Australian research firm RepuTex Energy says traded volumes in the Australian carbon offset market surged to a record high in January, with 500,000 units traded in OTC spot and forward markets – a 56% increase on the previous high recorded in July 2021.

But despite the uptick in traded volumes, prices for Australian Carbon Credit Units (ACCUs) softened over the past fortnight, on much larger parcel sizes (20-50,000) – suggesting that sellers have reached a “happy level” of price support to service higher volumes.

The surge in traded volumes has been driven by new entrants seeking to capitalise on bullish momentum attributed to Australia’s net-zero target and rising prices for low-carbon assets, the research firm said.

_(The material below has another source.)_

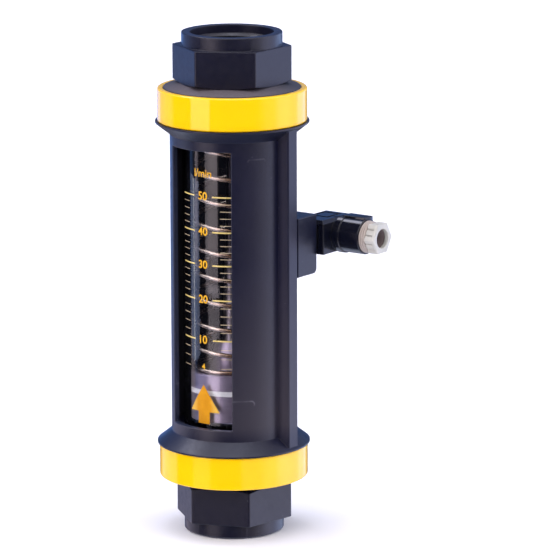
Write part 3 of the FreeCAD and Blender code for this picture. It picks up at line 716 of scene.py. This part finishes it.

Prices in the EU Emissions Trading System (ETS) – the first large greenhouse gas emission trading scheme in the world – have flirted with the €100 ($160) barrier over recent days.

A record intraday high of €98.49/t was reached on Tuesday ($157), leading many local investors to view the Australian market as undervalued.


To ASX news

Kalamazoo Resources (ASX:KZR) has become the first gold-lithium company operating in Australia to be certified ‘carbon-neutral’ under the Federal Government’s Climate Active Program.

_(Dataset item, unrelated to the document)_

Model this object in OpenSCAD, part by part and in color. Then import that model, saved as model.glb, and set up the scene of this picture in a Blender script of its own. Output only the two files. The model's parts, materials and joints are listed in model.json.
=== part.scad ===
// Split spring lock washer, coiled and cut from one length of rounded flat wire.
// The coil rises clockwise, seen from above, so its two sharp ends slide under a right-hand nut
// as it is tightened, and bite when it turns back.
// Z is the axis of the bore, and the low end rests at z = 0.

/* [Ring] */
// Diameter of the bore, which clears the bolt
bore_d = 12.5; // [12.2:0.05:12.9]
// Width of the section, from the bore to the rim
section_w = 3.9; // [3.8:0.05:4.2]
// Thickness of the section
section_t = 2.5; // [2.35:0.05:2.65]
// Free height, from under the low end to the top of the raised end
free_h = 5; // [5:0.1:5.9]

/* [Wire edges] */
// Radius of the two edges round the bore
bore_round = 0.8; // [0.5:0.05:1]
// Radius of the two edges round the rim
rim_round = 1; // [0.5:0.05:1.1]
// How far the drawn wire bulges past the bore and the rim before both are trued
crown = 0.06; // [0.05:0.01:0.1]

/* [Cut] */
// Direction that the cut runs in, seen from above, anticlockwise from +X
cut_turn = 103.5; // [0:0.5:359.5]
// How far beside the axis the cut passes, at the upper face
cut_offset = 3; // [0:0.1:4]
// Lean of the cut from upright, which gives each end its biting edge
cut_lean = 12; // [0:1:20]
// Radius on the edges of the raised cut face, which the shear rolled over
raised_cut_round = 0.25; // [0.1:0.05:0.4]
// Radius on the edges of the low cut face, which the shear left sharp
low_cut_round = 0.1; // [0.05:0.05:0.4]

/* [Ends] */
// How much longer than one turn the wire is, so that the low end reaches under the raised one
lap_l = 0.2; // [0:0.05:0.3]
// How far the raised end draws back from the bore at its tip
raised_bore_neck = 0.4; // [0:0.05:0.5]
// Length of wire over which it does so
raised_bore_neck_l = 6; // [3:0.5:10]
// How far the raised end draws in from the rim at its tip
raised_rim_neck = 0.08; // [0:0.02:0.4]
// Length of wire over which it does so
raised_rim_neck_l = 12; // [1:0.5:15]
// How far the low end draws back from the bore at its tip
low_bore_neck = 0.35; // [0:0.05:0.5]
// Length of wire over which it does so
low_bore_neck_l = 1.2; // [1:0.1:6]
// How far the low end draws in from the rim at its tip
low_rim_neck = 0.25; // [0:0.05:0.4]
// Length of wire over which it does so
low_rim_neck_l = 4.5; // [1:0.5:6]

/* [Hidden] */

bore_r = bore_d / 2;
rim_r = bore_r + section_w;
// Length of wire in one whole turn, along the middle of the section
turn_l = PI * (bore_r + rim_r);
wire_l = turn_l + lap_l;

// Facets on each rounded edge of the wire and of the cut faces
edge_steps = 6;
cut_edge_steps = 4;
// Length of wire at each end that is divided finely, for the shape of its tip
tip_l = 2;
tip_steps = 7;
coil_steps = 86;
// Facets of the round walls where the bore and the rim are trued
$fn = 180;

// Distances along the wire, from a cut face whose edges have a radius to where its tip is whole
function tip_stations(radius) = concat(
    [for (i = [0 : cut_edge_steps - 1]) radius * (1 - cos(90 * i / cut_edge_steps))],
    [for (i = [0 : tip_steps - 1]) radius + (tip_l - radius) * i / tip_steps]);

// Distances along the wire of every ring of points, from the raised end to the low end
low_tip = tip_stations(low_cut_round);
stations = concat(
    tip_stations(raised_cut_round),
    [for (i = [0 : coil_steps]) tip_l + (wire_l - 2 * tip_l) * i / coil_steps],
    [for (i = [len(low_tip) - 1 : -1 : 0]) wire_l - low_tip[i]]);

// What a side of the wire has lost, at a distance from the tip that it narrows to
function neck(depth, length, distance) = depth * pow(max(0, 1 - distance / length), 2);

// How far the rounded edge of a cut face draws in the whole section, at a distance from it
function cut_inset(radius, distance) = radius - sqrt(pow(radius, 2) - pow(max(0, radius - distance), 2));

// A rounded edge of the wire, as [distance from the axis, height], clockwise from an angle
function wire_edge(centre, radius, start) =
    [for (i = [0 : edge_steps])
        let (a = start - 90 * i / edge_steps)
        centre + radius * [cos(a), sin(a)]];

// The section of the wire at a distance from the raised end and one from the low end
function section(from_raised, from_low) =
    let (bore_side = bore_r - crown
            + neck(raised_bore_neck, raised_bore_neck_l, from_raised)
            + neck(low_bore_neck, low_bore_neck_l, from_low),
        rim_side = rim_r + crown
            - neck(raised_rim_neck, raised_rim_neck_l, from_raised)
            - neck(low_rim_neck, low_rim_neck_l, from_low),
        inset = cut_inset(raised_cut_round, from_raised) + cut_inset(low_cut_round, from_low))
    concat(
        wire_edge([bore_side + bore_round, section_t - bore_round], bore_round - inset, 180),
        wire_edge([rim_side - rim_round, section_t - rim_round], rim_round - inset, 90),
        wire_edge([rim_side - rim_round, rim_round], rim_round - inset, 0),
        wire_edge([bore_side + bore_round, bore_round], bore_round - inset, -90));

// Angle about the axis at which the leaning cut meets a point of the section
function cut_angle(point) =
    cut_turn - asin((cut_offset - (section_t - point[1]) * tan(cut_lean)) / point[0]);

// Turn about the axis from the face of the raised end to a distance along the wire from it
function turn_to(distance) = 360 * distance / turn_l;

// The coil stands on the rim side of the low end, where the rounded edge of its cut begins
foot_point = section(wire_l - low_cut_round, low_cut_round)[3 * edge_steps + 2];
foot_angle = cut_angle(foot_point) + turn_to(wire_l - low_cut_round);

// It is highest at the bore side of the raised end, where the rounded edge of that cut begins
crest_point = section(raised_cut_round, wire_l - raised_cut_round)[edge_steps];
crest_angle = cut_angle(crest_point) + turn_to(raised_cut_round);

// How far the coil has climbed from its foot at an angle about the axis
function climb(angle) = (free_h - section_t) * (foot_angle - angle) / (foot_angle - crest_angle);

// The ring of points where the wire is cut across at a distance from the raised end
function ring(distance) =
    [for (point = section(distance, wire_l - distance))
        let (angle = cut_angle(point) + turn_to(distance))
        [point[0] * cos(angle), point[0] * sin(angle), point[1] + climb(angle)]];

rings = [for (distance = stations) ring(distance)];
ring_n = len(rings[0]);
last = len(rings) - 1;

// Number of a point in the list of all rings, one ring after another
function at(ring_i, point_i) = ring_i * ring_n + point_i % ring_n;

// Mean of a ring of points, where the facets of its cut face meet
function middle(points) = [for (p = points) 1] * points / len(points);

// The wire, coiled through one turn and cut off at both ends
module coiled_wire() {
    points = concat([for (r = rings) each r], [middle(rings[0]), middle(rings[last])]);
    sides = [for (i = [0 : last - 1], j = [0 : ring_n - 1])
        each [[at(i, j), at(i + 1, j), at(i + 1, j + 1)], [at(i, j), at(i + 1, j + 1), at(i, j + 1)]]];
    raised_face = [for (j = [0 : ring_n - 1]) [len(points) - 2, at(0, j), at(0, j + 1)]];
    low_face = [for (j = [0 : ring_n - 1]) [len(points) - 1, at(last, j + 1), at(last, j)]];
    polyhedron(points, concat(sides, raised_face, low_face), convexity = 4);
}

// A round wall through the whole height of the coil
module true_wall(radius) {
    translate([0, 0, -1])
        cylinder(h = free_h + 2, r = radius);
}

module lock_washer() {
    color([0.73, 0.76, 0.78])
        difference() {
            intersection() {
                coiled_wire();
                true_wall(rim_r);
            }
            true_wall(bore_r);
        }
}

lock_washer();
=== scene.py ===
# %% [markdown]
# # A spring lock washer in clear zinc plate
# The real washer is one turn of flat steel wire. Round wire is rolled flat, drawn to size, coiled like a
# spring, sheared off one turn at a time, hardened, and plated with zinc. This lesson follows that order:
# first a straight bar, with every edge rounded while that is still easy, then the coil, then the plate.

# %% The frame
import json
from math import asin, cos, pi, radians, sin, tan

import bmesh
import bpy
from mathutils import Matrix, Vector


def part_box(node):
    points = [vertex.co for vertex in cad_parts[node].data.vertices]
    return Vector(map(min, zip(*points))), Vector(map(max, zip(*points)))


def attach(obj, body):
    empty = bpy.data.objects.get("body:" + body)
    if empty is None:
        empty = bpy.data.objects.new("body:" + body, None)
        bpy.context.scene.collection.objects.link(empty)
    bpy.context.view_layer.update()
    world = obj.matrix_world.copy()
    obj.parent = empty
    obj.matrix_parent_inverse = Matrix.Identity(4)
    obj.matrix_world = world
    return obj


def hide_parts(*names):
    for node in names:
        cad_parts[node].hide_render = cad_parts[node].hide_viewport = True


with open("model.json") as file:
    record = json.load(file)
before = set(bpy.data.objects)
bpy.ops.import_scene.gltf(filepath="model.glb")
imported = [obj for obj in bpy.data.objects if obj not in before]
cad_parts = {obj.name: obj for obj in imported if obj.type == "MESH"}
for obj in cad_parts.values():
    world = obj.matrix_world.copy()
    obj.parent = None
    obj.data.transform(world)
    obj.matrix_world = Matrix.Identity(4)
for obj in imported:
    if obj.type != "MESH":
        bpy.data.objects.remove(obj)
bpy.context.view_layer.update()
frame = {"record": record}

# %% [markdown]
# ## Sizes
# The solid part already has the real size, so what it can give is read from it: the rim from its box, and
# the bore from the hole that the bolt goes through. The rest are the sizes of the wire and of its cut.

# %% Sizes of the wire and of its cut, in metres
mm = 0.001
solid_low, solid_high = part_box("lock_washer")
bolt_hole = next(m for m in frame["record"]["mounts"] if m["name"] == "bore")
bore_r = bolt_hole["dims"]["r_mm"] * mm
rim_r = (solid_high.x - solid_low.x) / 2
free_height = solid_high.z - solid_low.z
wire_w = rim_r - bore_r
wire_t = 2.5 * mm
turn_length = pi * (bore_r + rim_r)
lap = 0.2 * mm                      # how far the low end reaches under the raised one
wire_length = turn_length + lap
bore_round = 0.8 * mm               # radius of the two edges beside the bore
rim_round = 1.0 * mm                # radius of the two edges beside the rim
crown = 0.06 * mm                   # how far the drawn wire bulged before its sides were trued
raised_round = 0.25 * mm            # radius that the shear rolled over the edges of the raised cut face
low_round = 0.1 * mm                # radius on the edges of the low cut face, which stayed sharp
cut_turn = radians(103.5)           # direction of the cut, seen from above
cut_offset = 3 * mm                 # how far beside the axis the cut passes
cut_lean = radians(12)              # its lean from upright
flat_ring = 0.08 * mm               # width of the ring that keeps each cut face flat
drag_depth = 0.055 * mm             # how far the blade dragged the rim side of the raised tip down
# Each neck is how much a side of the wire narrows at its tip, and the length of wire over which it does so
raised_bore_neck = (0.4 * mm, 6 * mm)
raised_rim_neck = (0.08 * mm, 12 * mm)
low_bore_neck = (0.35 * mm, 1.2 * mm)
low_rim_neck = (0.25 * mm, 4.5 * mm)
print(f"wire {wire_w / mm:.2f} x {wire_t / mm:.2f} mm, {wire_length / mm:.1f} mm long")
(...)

This process, it says, has included the company establishing its carbon footprint and outlining its plans to measure and reduce its greenhouse gas emissions where feasible, as well as offsetting its remaining carbon-generating activity.

Climate Active – the certification KZR has received – is the “most rigorous and credible” carbon natural certification within Australia.

“This means that our carbon neutral status is based on best practice, international standards, and genuine emissions reductions,” the company said.

“The rationale for this commitment is that we are focused on minimising the impact of our exploration activities in Victoria and Western Australia.

“The continual reduction and offsetting of our emissions is a natural extension to building a sustainable business that incorporates leading ESG principles.”

Electric vehicles and lithium demand

As the world moves towards emission reductions, KZR said it is seeing a “very strong” demand for lithium.

“Having recently identified significant lithium potential in our Pilbara project areas, we are now undertaking an active search for the discovery and subsequent development of long-life, large scale lithium deposits.

“As these exploration programs progress, we are convinced that minimising the impact of all of our exploration activities across our entire portfolio will ensure long term value for our shareholders.”

Kalamazoo says it also offsetting the balance of its audited carbon-generating activity – emissions generated by exploration activities such as diesel used by drilling rigs or power generation – by participating in the Western Farm Trees Reforestation Program.

The program is focused on environmental plantings in the Western Australian wheat belt.

Kalamazoo joins more than 350 Australian companies that are working under Climate Active including Australia Post, ANZ, Boral, CBA, Cooper Energy, Energy Australia, Lendlease, KPMG, NAB, Qantas, Red Rock Drilling, Telstra, and Westpac.


Product purchase orders from Tritium

Rectifier Technologies (ASX:RFT) has received product purchase orders from Brisbane-based Nasdaq-listed Tritium totalling around US$20 million for the supply of 35kW high-voltage and high-efficiency modular power supply units.

These units, which will be used for high-powered direct-current (DC) electric vehicle charging are expected to be delivered before the end of 2022.

Yesterday, Tritium announced it would be opening a new manufacturing facility in Lebanon, Tennessee where it plans to manufacture DC fast-charging equipment for refueling electric vehicles.

This news sent Tritium’s share price soaring 37% after it revealed six separate production lines would be set up at the new facility, which is targeting the production of anywhere from 10,000 to 30,000 fast-charger units annually.

The company made reference to President Biden’s Infrastructure Investment and Jobs Act, which included $7.5 billion in funding for the creation of a network of 500,000 chargers across the United States, as incentivising it to make the investment in local manufacturing of car chargers.